On the other hand, JavaScript (Node.js) is a strong contender, especially for developers familiar with JavaScript-heavy environments. Tools like Puppeteer and Playwright, designed specifically for these environments, shine here. Puppeteer, developed by Google, boasts an impressive 89,600 stars on GitHub, while Microsoft’s Playwright has gained 69,000 stars, indicating a strong developer following. Choosing between Python and JavaScript often depends on your expertise and whether you need Python’s robust data processing capabilities or JavaScript’s seamless browser integration.
Once you’ve settled on a programming language, the next step is understanding Bet365’s unique website structure.
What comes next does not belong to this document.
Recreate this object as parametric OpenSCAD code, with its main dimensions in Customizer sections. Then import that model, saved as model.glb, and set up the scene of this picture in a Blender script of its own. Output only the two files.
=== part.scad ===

Understanding Bet365's Website Structure
Bet365’s architecture presents unique challenges that require careful navigation. Unlike some websites, it doesn’t allow direct URLs to specific markets. For example, you can’t bookmark a link to "NBA Player Props" or "Premier League Over/Under" markets. As developer cvidan explains:
Using Selenium we navigate there [to specific markets] in Firefox from the home page... as far as I can tell there isn't a way to link directly to a market.
This means your scraper needs to mimic human behavior, navigating through menus like Sport > League > Market to reach the desired data.
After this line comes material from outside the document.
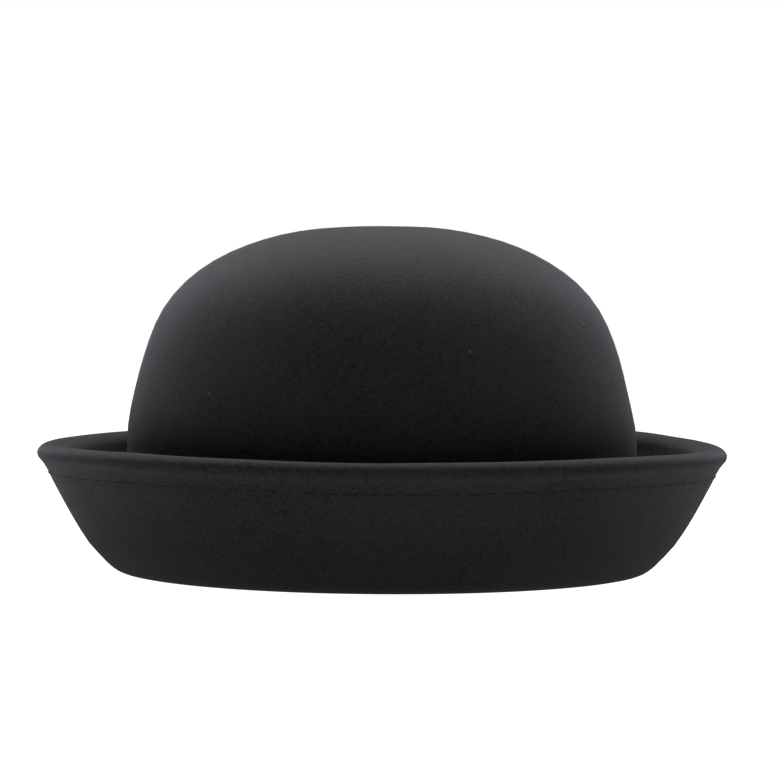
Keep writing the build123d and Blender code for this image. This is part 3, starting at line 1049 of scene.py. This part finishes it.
class HAT_OT_labels(bpy.types.Operator):
    """Sew in the blank size label and the blank care label, which lifts as a flap"""

    bl_idname = "hat.labels"
    bl_label = "Labels"

    SIZE_ANGLE, SIZE_HALF = 73.0, 4.5  # degrees
    SIZE_DEPTH = 3.42 * MM  # of its middle, inside the crown's outer face
    SIZE_LIFT, SIZE_WAVE = 0.25 * MM, 0.06 * MM
    SIZE_WIDTH_DEPTH, SIZE_WIDTH_EXTRA = 3.3 * MM, 1.03
    CARE_CURL, CARE_CUP, CARE_WAVE = 0.9 * MM, 0.5 * MM, 0.12 * MM
    CARE_WAVES, CARE_TAPER = 9.0, 0.01
    TACK_LENGTH, TACK_SPACING = 2.4 * MM, 2.6  # the spacing in degrees
    # Each row of tacks: the piece under it, its height, its middle, and how many.
    TACK_ROWS = [
        ("ribbon_band", 34.7 * MM, BACK, 5),
        ("size_tab", 29.6 * MM, SIZE_ANGLE, 3),
        ("size_tab", 16.4 * MM, SIZE_ANGLE, 3),
    ]

    def execute(self, context):
        settings = context.scene.hat_band
        satin = ribbon_cloth(
            "satin label tape",
            settings.label_colour,
            ribs=60.0,
            threads=90.0,
            relief=0.03 * MM,
            roughness=0.5,
            sheen=0.15,
        )
        self.size_label(settings, satin)
        self.care_label(settings, satin)
        self.tacks(context.scene.hat_sewing)
        return {"FINISHED"}

    def size_label(self, settings, satin):
        """The tab lies on the sweatband, with soft corners that stand off a little."""
        low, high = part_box("size_label")
        middle, half = math.radians(self.SIZE_ANGLE), math.radians(self.SIZE_HALF)

        def place(along, up):
            angle = middle + half * (2 * along - 1)
            height = low.z + (high.z - low.z) * up
            corner = abs(2 * along - 1) ** 4 * abs(2 * up - 1) ** 4
            depth = self.SIZE_DEPTH + self.SIZE_LIFT * corner
            depth += self.SIZE_WAVE * noise.noise(Vector((along * 4, up * 4, 3.0)))
            return oval_point(crown_half_width(height, depth), height, angle)

        tab = bent_strip(24, 24, place)
        label = make_piece(tab, "size_tab", HAT, satin, ["size_label"])
        thicken(label, settings.label_thickness)
        width = 2 * half * crown_half_width(low.z, self.SIZE_WIDTH_DEPTH) * self.SIZE_WIDTH_EXTRA

    def care_label(self, settings, satin):
        """The flap hangs from its sewn top edge and curls a little at its free corners."""
        low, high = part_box("care_label")
        middle_y = (low.y + high.y) / 2

        def place(along, up):
            side, drop = 2 * along - 1, 1 - up
            curl = self.CARE_CURL * drop**2 + self.CARE_CUP * side**2 * drop
            curl += self.CARE_WAVE * math.sin(drop * self.CARE_WAVES) * drop
            x = (low.x + (high.x - low.x) * along) * (1 - self.CARE_TAPER * drop)
            return Vector((x, middle_y - curl, low.z + (high.z - low.z) * up))

        flap = bent_strip(28, 36, place)
        label = make_piece(flap, "care_flap", CARE_LABEL, satin, ["care_label"])
        thicken(label, settings.label_thickness)

    def tacks(self, sewing):
        """Short stitches along the care label's top edge and the size label's two ends."""
        trees = {name: face_tree(name) for name in ("ribbon_band", "size_tab")}
        seats = []
        for surface, height, middle, count in self.TACK_ROWS:
            for number in range(count):
                angle = middle + self.TACK_SPACING * (number - (count - 1) / 2)
                seats.append(band_seat(trees[surface], math.radians(angle), height))
        stitch = stitch_mesh(self.TACK_LENGTH, sewing.thread, BAND_RISE, BAND_DIVE)
        thread = bpy.data.materials["sewing thread"]
        tacks = sew(seats, stitch)
        make_piece(tacks, "label_thread", HAT, thread, ["label_stitching"])


class HAT_OT_stage(bpy.types.Operator):
    """Set the hat on a pale floor in soft white light, and aim the camera"""

    bl_idname = "hat.stage"
    bl_label = "Stage"

    WHITE = (1.0, 1.0, 1.0, 1.0)
    # The floor glows as a stand-in lamp, with a painted shadow of the brim round the hat: its glow
    # in that painted shadow, past it, and painted brighter patches, more to the left than to the
    # right.
    FLOOR_HALF = 6.0
    SHADOW_START, SHADOW_END = 0.11, 0.21
    SHADOW_LIGHT, OPEN_LIGHT = 0.7, 1.2
    SIDE_LIGHTS = [(-0.1, -0.24, 2.4), (0.1, 0.24, 1.2)]  # from X, to X, and how much more
    SEEN_LIGHT = 1.15
    # The sky dims between these sines of its height over the horizon.
    DIM_START, DIM_END, DIMMING = 0.14, 0.5, -0.8
    SOFTBOX_PLACE, SOFTBOX_SIZE, SOFTBOX_AIM = (0.0, 0.45, 1.05), 1.0, (0, 0, 0.05)
    CAMERA_X, CAMERA_DOWN, CAMERA_ROLL = 3.1 * MM, 0.967, 0.35  # the angles in degrees

    def execute(self, context):
        settings = context.scene.hat_stage
        self.floor()
        self.surround(context.scene, settings)
        self.softbox(settings)
        self.camera(context.scene, settings)
        context.scene.view_settings.view_transform = "Standard"
        return {"FINISHED"}

    def floor(self):
        """A pale floor that glows over-exposed to plain white for the camera, and lights the hat
        with a painted shadow of the brim and painted brighter patches to the sides.
        """

        def finish(nodes, place):
            grain = nodes.noise(place, 3.0, 2.0)[0]
            reach = nodes.add("ShaderNodeVectorMath", {0: place}, operation="LENGTH")["Value"]
            # painted light: the glow that lights the hat is dimmed in a painted shadow of the brim
            # and raised in painted patches to the sides, while camera rays get an even glow
            past = nodes.ramp(reach, self.SHADOW_START, self.SHADOW_END)
            light = nodes.line(past, self.OPEN_LIGHT, self.SHADOW_LIGHT)
            across = nodes.add("ShaderNodeSeparateXYZ", {0: place})[0]
            for low, high, extra in self.SIDE_LIGHTS:
                aside = nodes.math("MULTIPLY", nodes.ramp(across, low, high), extra)
                light = nodes.math("ADD", light, aside)
            seen = nodes.add("ShaderNodeLightPath")["Is Camera Ray"]
            more = nodes.math("SUBTRACT", self.SEEN_LIGHT, light)
            return {
                "Base Color": nodes.mix(grain, shade((1, 1, 1), 0.05), shade((1, 1, 1), 0.07)),
                "Roughness": 0.9,
                "Specular IOR Level": 0.0,
                "Emission Color": self.WHITE,
                "Emission Strength": nodes.math("ADD", light, nodes.math("MULTIPLY", seen, more)),
            }

        bm = bmesh.new()
        bmesh.ops.create_grid(bm, x_segments=2, y_segments=2, size=self.FLOOR_HALF)
        mesh = bpy.data.meshes.new("studio_floor")
        bm.to_mesh(mesh)
        bm.free()
        mesh.materials.append(new_material("studio floor", finish))
        floor = bpy.data.objects.new("studio_floor", mesh)
        bpy.context.scene.collection.objects.link(floor)

    def surround(self, scene, settings):
        """White light from all round the horizon, and dimmer higher up."""
        world = bpy.data.worlds.new("white surround")
        world.use_nodes = True
        nodes = Nodes(world.node_tree)
        way = nodes.add("ShaderNodeTexCoord")["Object"]
        height = nodes.add("ShaderNodeSeparateXYZ", {0: way})[2]
        light = nodes.line(nodes.ramp(height, self.DIM_START, self.DIM_END), self.DIMMING, 1.0)
        strength = nodes.math("MULTIPLY", light, settings.surround)
        background = world.node_tree.nodes["Background"]
        nodes.feed(background, {"Color": self.WHITE, "Strength": strength})
        scene.world = world

    def softbox(self, settings):
        """A round softbox above and behind the hat."""
        data = bpy.data.lights.new("softbox_top", "AREA")
        data.shape = "DISK"
        data.size = self.SOFTBOX_SIZE
        data.energy = settings.top_light
        light = bpy.data.objects.new("softbox_top", data)
        light.location = self.SOFTBOX_PLACE
        aim = Vector(self.SOFTBOX_AIM) - light.location
        light.rotation_euler = aim.to_track_quat("-Z", "Y").to_euler()
        bpy.context.scene.collection.objects.link(light)

    def camera(self, scene, settings):
        """A long lens that looks straight at the hat's front."""
        data = bpy.data.cameras.new("camera")
        data.lens = settings.lens
        data.sensor_width = 36.0
        camera = bpy.data.objects.new("camera", data)
        camera.location = (self.CAMERA_X, -settings.camera_distance, settings.camera_height)
        tilt = Matrix.Rotation(math.radians(90 - self.CAMERA_DOWN), 4, "X")
        roll = Matrix.Rotation(math.radians(self.CAMERA_ROLL), 4, "Z")
        camera.rotation_euler = (tilt @ roll).to_euler()
        scene.collection.objects.link(camera)
        scene.camera = camera


# --------------------------------------------------------------------------- add-on


class HAT_PT_panel(bpy.types.Panel):
    """The hat's pieces and their settings"""

    bl_idname = "HAT_PT_panel"
    bl_label = "Bowler Hat"
    bl_space_type = "VIEW_3D"
    bl_region_type = "UI"
    bl_category = "Bowler Hat"

    def draw(self, context):
        for name, group in SETTINGS.items():
            box = self.layout.box()
            values = getattr(context.scene, name)
            for prop in group.__annotations__:
                box.prop(values, prop)
        for operator in OPERATORS:
            self.layout.operator(operator.bl_idname)


SETTINGS = {
    "hat_felt": HatFeltSettings,
    "hat_sewing": HatSewingSettings,
    "hat_band": HatBandSettings,
    "hat_stage": HatStageSettings,
}
OPERATORS = [
    HAT_OT_felt,
    HAT_OT_rim_wire,
    HAT_OT_hem_thread,
    HAT_OT_ribbon,
    HAT_OT_band_thread,
    HAT_OT_labels,
    HAT_OT_stage,
]


def register():
    for cls in (*SETTINGS.values(), *OPERATORS, HAT_PT_panel):
        bpy.utils.register_class(cls)
    for name, group in SETTINGS.items():
        setattr(bpy.types.Scene, name, PointerProperty(type=group))


def unregister():
    for name in SETTINGS:
        delattr(bpy.types.Scene, name)
    for cls in reversed((*SETTINGS.values(), *OPERATORS, HAT_PT_panel)):
        bpy.utils.unregister_class(cls)


def main():
    register()
    for operator in OPERATORS:
        category, name = operator.bl_idname.split(".")
        getattr(getattr(bpy.ops, category), name)()


if __name__ == "__main__":
    main()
Adding to the complexity, Bet365 frequently updates its layout. For instance, a redesign of the "Player Shots On Target" page in 2024 required developers to revise their element selectors and scraping logic. Timing is also crucial, as specific markets often appear just days before an event begins. Frequent changes and advanced bot detection measures make tools like undetected-chromedriver essential for avoiding issues like endless loading screens or blocked access.
Required Libraries and Tools
With a clear understanding of Bet365’s structure, the next step is selecting the right tools for the job.
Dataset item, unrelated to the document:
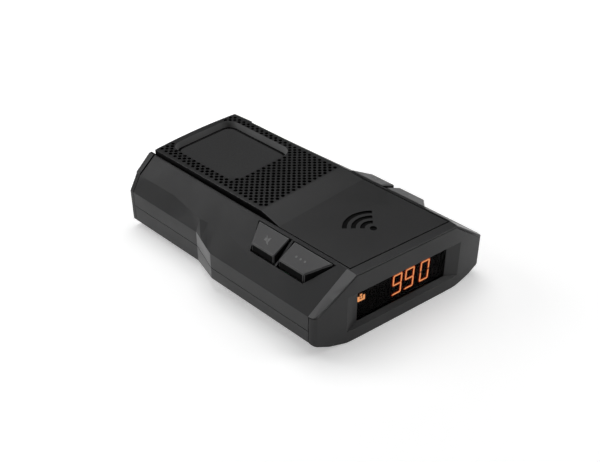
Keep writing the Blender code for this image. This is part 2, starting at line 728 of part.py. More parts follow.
# ---------------------------------------------------------------- electronics
def main_board():
    board = box("main_board", (-BOARD_HALF, BOARD_HALF), BOARD_Y, BOARD_Z, BOARD)
    for number, (x, y) in enumerate(both_sides(BOARD_SCREW_PLACES)):
        cut(board, rod(f"board_hole_{number}", (x, y, 5.0), 1.3, 8.0, segments=12))
    return board


def board_parts():
    """What stands on the main board, front to rear."""
    box("main_connector", (-9.0, 9.0), (19.9, 23.4), (PART_Z, PART_Z + 2.6), IVORY)
    box("gps_antenna", (-12.5, 12.5), (26.0, 51.0), (PART_Z, PART_Z + 4.0), CERAMIC)
    box("processor_shield", (-19.0, 3.0), (53.5, 66.0), (PART_Z, PART_Z + 2.8), STEEL)
    box("rf_shield", (-10.0, 10.0), (68.0, 75.4), (PART_Z, PART_Z + 3.6), STEEL)
    rod("backup_cell", (13.5, 58.5, PART_Z + 2.6), 5.0, 5.2, mat=STEEL)
    x, z = LASER_PLACE
    box("laser_board", (x - 3.4, x + 1.2), (102.2, 103.4), (PART_Z, z + 3.6), BOARD)
    turned("laser_lens", [(0.0, 0.0), (3.2, 0.0), (3.2, 1.6), (2.5, 2.4), (1.3, 3.0), (0.0, 3.2)],
           (0, 0, 0), SMOKED, 16)
    lens = bpy.data.objects["laser_lens"]
    lens.rotation_euler = (-math.pi / 2, 0, 0)
    lens.location = point(x, 108.2, z)


def horn_antenna():
    """The cast horn: a waveguide block that flares to a rectangular mouth facing the road."""
    low = PART_Z
    outer = ((76.0, 10.0, low + 2.0, low + 9.0), (84.0, 10.0, low + 2.0, low + 9.0),
             (113.4, 18.4, low, low + 14.0))
    wall = 1.0

    def rings(extra, rows):
        result = []
        for y, half, z0, z1 in rows:
            half, z0, z1 = half + extra, z0 - extra, z1 + extra
            result.append([point(-half, y, z0), point(half, y, z0), point(half, y, z1), point(-half, y, z1)])
        return result

    horn = loft("horn_antenna", rings(0.0, outer), ZINC)
    bore = ((79.0, 10.0, low + 2.0, low + 9.0), (84.0, 10.0, low + 2.0, low + 9.0),
            (117.0, 19.43, low - 0.25, low + 14.6))
    cut(horn, loft("horn_bore", rings(-wall, bore)))
    foot = box("horn_foot", (-10.0, 10.0), (77.0, 82.0), (low, low + 2.6))
    join(horn, foot)
    return horn


def speaker():
    """Basket, paper cone and magnet of the loudspeaker under the deck."""
    x, y = 0.0, SPEAKER_CENTRE
    rim_z = ridge_z(y + SPEAKER_RADIUS) - LEDGE_DEPTH - DECK - 0.4
    radius = SPEAKER_RADIUS
    turned("speaker_frame", [(radius, 0.0), (radius, -1.2), (13.0, -1.2), (9.2, -5.2), (4.6, -5.2),
                             (4.6, -4.2), (8.6, -4.2), (12.6, 0.0)], (x, y, rim_z), BLACK, 28)
    turned("speaker_cone", [(11.8, -0.2), (11.1, -1.0), (5.0, -3.8), (0.0, -3.1), (0.0, -2.6), (4.8, -3.2),
                            (10.9, -0.2)], (x, y, rim_z), PAPER, 28)
    rod("speaker_magnet", (x, y, rim_z - 5.5 - 1.9), 8.2, 3.8, mat=STEEL, segments=28)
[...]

Playwright stands out for its auto-waiting capabilities, which streamline interactions with dynamic content. It supports multiple browsers, including Chromium, Firefox, and WebKit, and allows for running multiple isolated browser contexts to save resources. As Dilip Bajaj explains:
Playwright is newer, faster, and has wider browser support right out of the box. Selenium is a more mature option with a deeper documentation base. They both function well, but for dynamic content scraping, Playwright is usually the go-to choice.
Puppeteer, designed for Chromium-based browsers, excels in environments that rely heavily on JavaScript, making it a favorite among Node.js developers. Selenium, despite being an older tool with 31,500 GitHub stars, remains dependable for navigating complex user interfaces and supports all major browsers. After dynamic content is rendered, BeautifulSoup can step in to parse the HTML and extract critical data like odds, team names, and timestamps. To ensure JavaScript content has fully loaded, Playwright’s wait_for_selector() method is invaluable, and running browsers in headless mode can improve speed and reduce resource usage.
Here’s a quick comparison of these tools:
| Tool | Primary Language | Browser Support | Key Strength for Bet365 |
|---|---|---|---|
| Playwright | Python, JS, .NET | Chromium, Firefox, WebKit | Auto-waiting and isolated browser contexts |
| Puppeteer | JavaScript | Chromium | Native JS integration for heavy dynamic content |
| Selenium | Python, Java, C# | All major browsers | Reliable for complex UI navigation flows |
| BeautifulSoup | Python | N/A (Parser) | Fast extraction of data from rendered HTML |
These tools form the backbone of any Bet365 scraper, setting the stage for implementing more advanced scraping techniques.
sbb-itb-65bdb53
Step-by-Step Guide to Scraping Bet365 Odds
Setting Up the Development Environment
The first step is preparing your environment. Python is a solid choice for this task due to its extensive documentation and libraries suited for web scraping. However, if you prefer JavaScript, Node.js paired with Puppeteer is another reliable option.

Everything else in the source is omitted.